Friday, 16 March 2012

Paddington Bear: A worthy winner of Britain's best animated character?

His blue duffle coat, accompanied by a pair of shiny red wellingtons, topped off with a black hat, has been an iconic look for over 50 years. He helped to make marmalade sandwiches popular, and it could be argued he put Peru on the map. He is of course, Paddington Bear, and he was this week crowned Britain's best animated character of all time.

Paddington Bear has long been one of my favourite bear's. Sitting alongside Winnie the Pooh, Knut and the Hair Bear Bunch, he is perhaps one of the more wiser bears in the entertainment world. Never failing to regenerate himself after - he was first brought to our screens way back in 1958 - he remains an iconic figure for Britain.

So you would expect public opinion to be in support of his latest accolade, which he won at the 9th British Animation Awards in London this week. He's featured in books, TV shows and has had many teddy bears, toys and collectibles made, yet I was shocked to find outcry from some members of the public who criticised the win.

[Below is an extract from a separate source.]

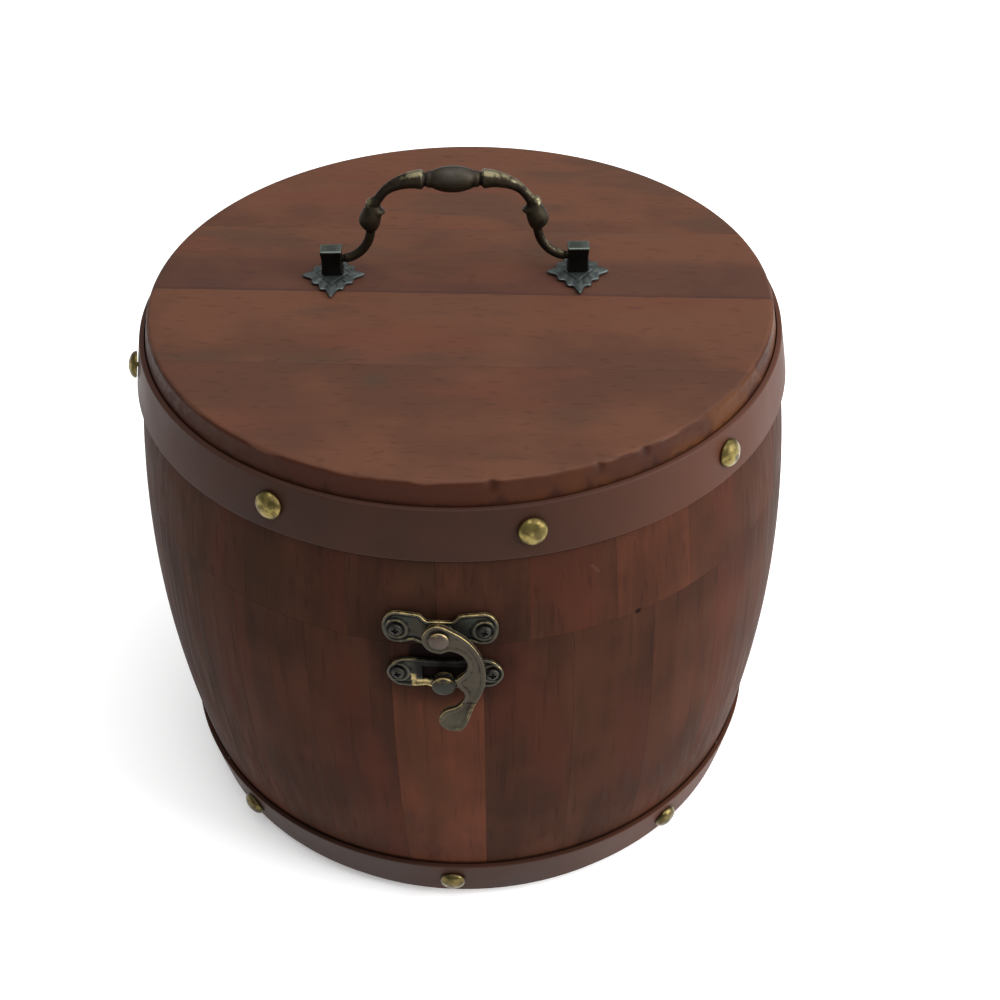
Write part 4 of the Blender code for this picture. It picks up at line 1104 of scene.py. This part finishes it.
def makeHook(place):
    low, high = latch["standoff"], latch["standoff"] + latch["hookThickness"]
    outline = smoothLoop(sum((outlinePart(name) for name in ("arm", "tab", "armInside", "eye")), []))
    radius, turns = latch["rivet"] + gap, [math.tau * i / 24 for i in range(24)]
    hole = [(radius * math.cos(turn), radius * math.sin(turn)) for turn in turns]
    mesh = fused("latchHook", lambda bm: addSlab(bm, [outline, hole], low, high), latch["voxel"])
    places = points(mesh)
    places[:, 2] -= sunkenFace(places, outline, high, latch["armRim"], latch["armSunk"])
    share = np.clip((-latch["tailStart"] - places[:, 1]) / latch["tailLength"], 0, 2)
    places[:, 2] += latch["tailLift"] * share ** 0.8
    ones = np.column_stack((places, np.ones(len(places))))
    setPoints(mesh, (ones @ np.array(place).T)[:, :3])
    setAttribute(mesh, "pale", smoothStep(0.2, 0.9, share))
    dressBronze("latchHook", mesh, "hookBronze", "swing_hook", "latch_hook")


def makeRivet(place):
    base = latch["standoff"] + latch["hookThickness"] + gap
    profile = dome(latch["rivetHead"], base, latch["rivetHeight"], 10)
    profile += [(latch["rivet"], base), (latch["rivet"], 0), (0, 0)]
    mesh = meshFrom("hookRivet", lambda bm: turned(bm, profile, 40, place), 40)
    dressBronze("hookRivet", mesh, "rivetBronze", "lid", "hook_rivet", reach=0.00008)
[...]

But why? Most arguments seem to centre around the fact that although Paddington Bear is iconic, he perhaps does not have the glamour of some of the other competitors. Characters such as Super Ted, Bagpuss, The Clangers, Mr Benn, Dangermouse and Postman Pat were all nominated alongside the lovable bear. All were hits in their day, with Postman Pat still clinging on to children's TV. All popular candidates for the award, but none so worthy as the great bear himself.

The likeable thing about Paddington was that he was, well, ordinary. Apart from being a kooky character with a love of marmalade and battered suitcases, the stories were easy to follow and promoted family values. They touched on issues such as adoption and class conflict with subtlety, with the first series using stop-motion animation to keep the audiences focus on the narration. Humour was of paramount importance, and the storylines always varied, keeping the audience's interest.

The best thing about Paddington, when compared to many of the animations we have today, is that he was not commercialised into an advertising machine. Yes, you could buy your very own Paddington Bear, but you did not see his face or logo printed on nappies to bananas like you do with more modern characters. Peppa Pig may have popular appeal, but if she was not advertised everywhere, would you know her?

The British public of today want a shiny star. Over the last few decades, it has been apparent that to succeed in children's TV, you need money and you need publicity. Similar to the celebrities of the real world, the concept is the same. Which is why so many of the characters of yesterday have left our screens, headed for the history books.

Yet Paddington remains. Like a cult rock artist, he is highly regarded by our nation. Maybe it is his outfit, his name or personality that keeps him familiar with people young or old? Who knows, but whatever he has, many of the other animators are keen to find it. As the old English proverb goes, 'mighty oaks from little acorns grow', and maybe Paddington is an example of this. He will never tire, certainly not in my eyes.